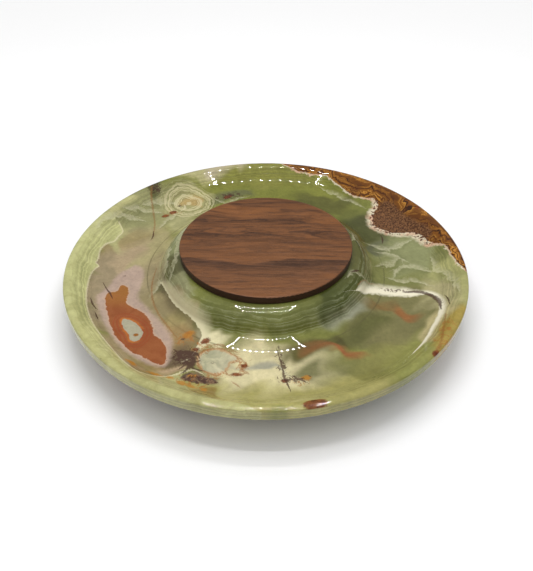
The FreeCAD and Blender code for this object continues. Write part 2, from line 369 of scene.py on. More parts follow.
# the ground colours, laid one over another, as
# (x, y, half length, half width, turn in degrees, softness, colour in 0 to 255)
OLIVE = (118, 124, 62)
GROUND = [
    (0, 118, 100, 34, 0, 0.5, (121, 126, 56)),
    (0, 148, 130, 18, 0, 0.6, (130, 132, 64)),
    (50, 98, 30, 15, -20, 0.8, (92, 94, 46)),
    (-34, 111, 20, 9, 12, 0.8, (104, 108, 68)),
    (112, 5, 46, 70, 0, 0.5, (118, 122, 72)),
    (84, 52, 24, 26, 20, 0.8, (78, 82, 46)),
    (116, 22, 24, 28, 0, 0.7, (134, 140, 98)),
    (98, -62, 42, 34, 20, 0.5, (116, 114, 74)),
    (30, -104, 44, 24, 10, 0.6, (122, 126, 66)),
    (62, -112, 44, 18, 30, 0.6, (126, 126, 72)),
    (20, -96, 15, 8, 0, 1.2, (90, 94, 50)),
    (38, -108, 22, 8, 14, 1.2, (112, 114, 66)),
    (0, -138, 90, 22, 0, 0.6, (160, 157, 98)),
    (112, -98, 36, 22, 42, 0.6, (140, 144, 82)),
    (122, -84, 30, 7, 60, 0.7, (158, 142, 72)),
    (144, -34, 16, 44, 8, 0.6, (160, 162, 108)),
    (0, -107, 38, 19, 0, 0.9, (206, 200, 160)),
    (-38, -80, 14, 10, -30, 0.7, (212, 208, 170)),
    (0, -104, 17, 2.2, -4, 1.6, (156, 157, 138)),
    (-118, 30, 26, 44, 0, 0.5, (150, 138, 96)),
    (-104, 8, 26, 28, 0, 0.7, (170, 154, 124)),
    (-124, -30, 14, 50, 8, 0.6, (150, 138, 110)),
    (-98, -92, 34, 12, -48, 0.7, (148, 134, 100)),
    (-112, 62, 26, 16, 20, 0.6, (152, 146, 108)),
    (-100, 84, 42, 22, 40, 0.5, (144, 146, 102)),
    (-70, 66, 14, 16, 0, 0.8, (166, 166, 120)),
    (-72, 98, 24, 18, 30, 0.6, (156, 156, 108)),
    (-67, 98, 6, 11, 0, 0.7, (172, 152, 98)),
    (-101, 106, 7, 7, 0, 0.8, (88, 92, 52)),
    (-140, 66, 10, 44, 30, 0.6, (168, 170, 120)),
    (-88, 22, 14, 36, 0, 0.8, (164, 158, 116)),
    (-60, 137, 26, 9, 25, 0.8, (170, 168, 122)),
    (-77, -22, 9, 18, 0, 0.7, (108, 106, 78)),
    (-90, -22, 14, 30, 0, 0.7, (148, 138, 106)),
    (-78, -48, 18, 24, -30, 0.7, (144, 134, 98)),
    (-58, -72, 12, 16, 30, 0.7, (158, 146, 100)),
    (-66, -88, 16, 22, 0, 0.7, (150, 130, 88)),
    (52, -58, 22, 9, 32, 0.7, (146, 150, 128)),
    (24, -91, 17, 6, 16, 1.4, (90, 88, 46)),
    (48, -84, 14, 7, 34, 1.4, (78, 76, 40)),
    (-54, -97, 9, 9, 0, 1.2, (104, 90, 66)),
    (-45, -116, 12, 5, -8, 1.2, (112, 98, 72)),
    (70, -68, 16, 8, 44, 1.4, (92, 94, 52)),
    (46, -92, 17, 4, -8, 1.4, (136, 86, 50)),
    (101, -50, 10, 8, 0, 1.1, (136, 94, 54)),
    (84, -45, 12, 5, 10, 1.3, (118, 98, 58)),
    (128, -34, 12, 20, 10, 0.8, (172, 168, 126)),
    (31, -107, 9, 6, 0, 1.0, (120, 120, 82)),
    (-130, 76, 11, 12, 0, 0.9, (182, 182, 130)),
    (-77, -22, 8, 14, 0, 0.9, (102, 97, 66)),
    (-62, -108, 5, 4, 0, 1.0, (172, 152, 122)),
    (-38, 144, 15, 7, 12, 1.0, (184, 178, 148)),
    (-35, -132, 14, 4, -14, 1.2, (138, 120, 68)),
    (92, 26, 8, 6, 0, 1.0, (100, 104, 78)),
    (119, -67, 6, 20, -30, 0.9, (176, 168, 124)),
]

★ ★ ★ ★

Reproduce the material in full, with no word added or dropped.

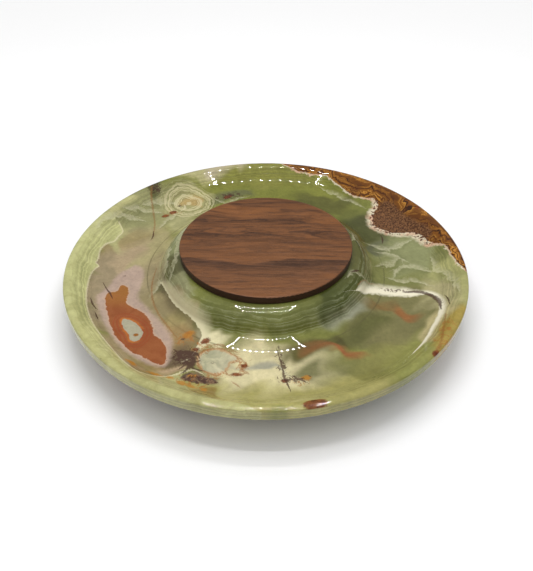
The FreeCAD and Blender code for this object continues. Write part 2, from line 369 of scene.py on. More parts follow.
# the ground colours, laid one over another, as
# (x, y, half length, half width, turn in degrees, softness, colour in 0 to 255)
OLIVE = (118, 124, 62)
GROUND = [
    (0, 118, 100, 34, 0, 0.5, (121, 126, 56)),
    (0, 148, 130, 18, 0, 0.6, (130, 132, 64)),
    (50, 98, 30, 15, -20, 0.8, (92, 94, 46)),
    (-34, 111, 20, 9, 12, 0.8, (104, 108, 68)),
    (112, 5, 46, 70, 0, 0.5, (118, 122, 72)),
    (84, 52, 24, 26, 20, 0.8, (78, 82, 46)),
    (116, 22, 24, 28, 0, 0.7, (134, 140, 98)),
    (98, -62, 42, 34, 20, 0.5, (116, 114, 74)),
    (30, -104, 44, 24, 10, 0.6, (122, 126, 66)),
    (62, -112, 44, 18, 30, 0.6, (126, 126, 72)),
    (20, -96, 15, 8, 0, 1.2, (90, 94, 50)),
    (38, -108, 22, 8, 14, 1.2, (112, 114, 66)),
    (0, -138, 90, 22, 0, 0.6, (160, 157, 98)),
    (112, -98, 36, 22, 42, 0.6, (140, 144, 82)),
    (122, -84, 30, 7, 60, 0.7, (158, 142, 72)),
    (144, -34, 16, 44, 8, 0.6, (160, 162, 108)),
    (0, -107, 38, 19, 0, 0.9, (206, 200, 160)),
    (-38, -80, 14, 10, -30, 0.7, (212, 208, 170)),
    (0, -104, 17, 2.2, -4, 1.6, (156, 157, 138)),
    (-118, 30, 26, 44, 0, 0.5, (150, 138, 96)),
    (-104, 8, 26, 28, 0, 0.7, (170, 154, 124)),
    (-124, -30, 14, 50, 8, 0.6, (150, 138, 110)),
    (-98, -92, 34, 12, -48, 0.7, (148, 134, 100)),
    (-112, 62, 26, 16, 20, 0.6, (152, 146, 108)),
    (-100, 84, 42, 22, 40, 0.5, (144, 146, 102)),
    (-70, 66, 14, 16, 0, 0.8, (166, 166, 120)),
    (-72, 98, 24, 18, 30, 0.6, (156, 156, 108)),
    (-67, 98, 6, 11, 0, 0.7, (172, 152, 98)),
    (-101, 106, 7, 7, 0, 0.8, (88, 92, 52)),
    (-140, 66, 10, 44, 30, 0.6, (168, 170, 120)),
    (-88, 22, 14, 36, 0, 0.8, (164, 158, 116)),
    (-60, 137, 26, 9, 25, 0.8, (170, 168, 122)),
    (-77, -22, 9, 18, 0, 0.7, (108, 106, 78)),
    (-90, -22, 14, 30, 0, 0.7, (148, 138, 106)),
    (-78, -48, 18, 24, -30, 0.7, (144, 134, 98)),
    (-58, -72, 12, 16, 30, 0.7, (158, 146, 100)),
    (-66, -88, 16, 22, 0, 0.7, (150, 130, 88)),
    (52, -58, 22, 9, 32, 0.7, (146, 150, 128)),
    (24, -91, 17, 6, 16, 1.4, (90, 88, 46)),
    (48, -84, 14, 7, 34, 1.4, (78, 76, 40)),
    (-54, -97, 9, 9, 0, 1.2, (104, 90, 66)),
    (-45, -116, 12, 5, -8, 1.2, (112, 98, 72)),
    (70, -68, 16, 8, 44, 1.4, (92, 94, 52)),
    (46, -92, 17, 4, -8, 1.4, (136, 86, 50)),
    (101, -50, 10, 8, 0, 1.1, (136, 94, 54)),
    (84, -45, 12, 5, 10, 1.3, (118, 98, 58)),
    (128, -34, 12, 20, 10, 0.8, (172, 168, 126)),
    (31, -107, 9, 6, 0, 1.0, (120, 120, 82)),
    (-130, 76, 11, 12, 0, 0.9, (182, 182, 130)),
    (-77, -22, 8, 14, 0, 0.9, (102, 97, 66)),
    (-62, -108, 5, 4, 0, 1.0, (172, 152, 122)),
    (-38, 144, 15, 7, 12, 1.0, (184, 178, 148)),
    (-35, -132, 14, 4, -14, 1.2, (138, 120, 68)),
    (92, 26, 8, 6, 0, 1.0, (100, 104, 78)),
    (119, -67, 6, 20, -30, 0.9, (176, 168, 124)),
]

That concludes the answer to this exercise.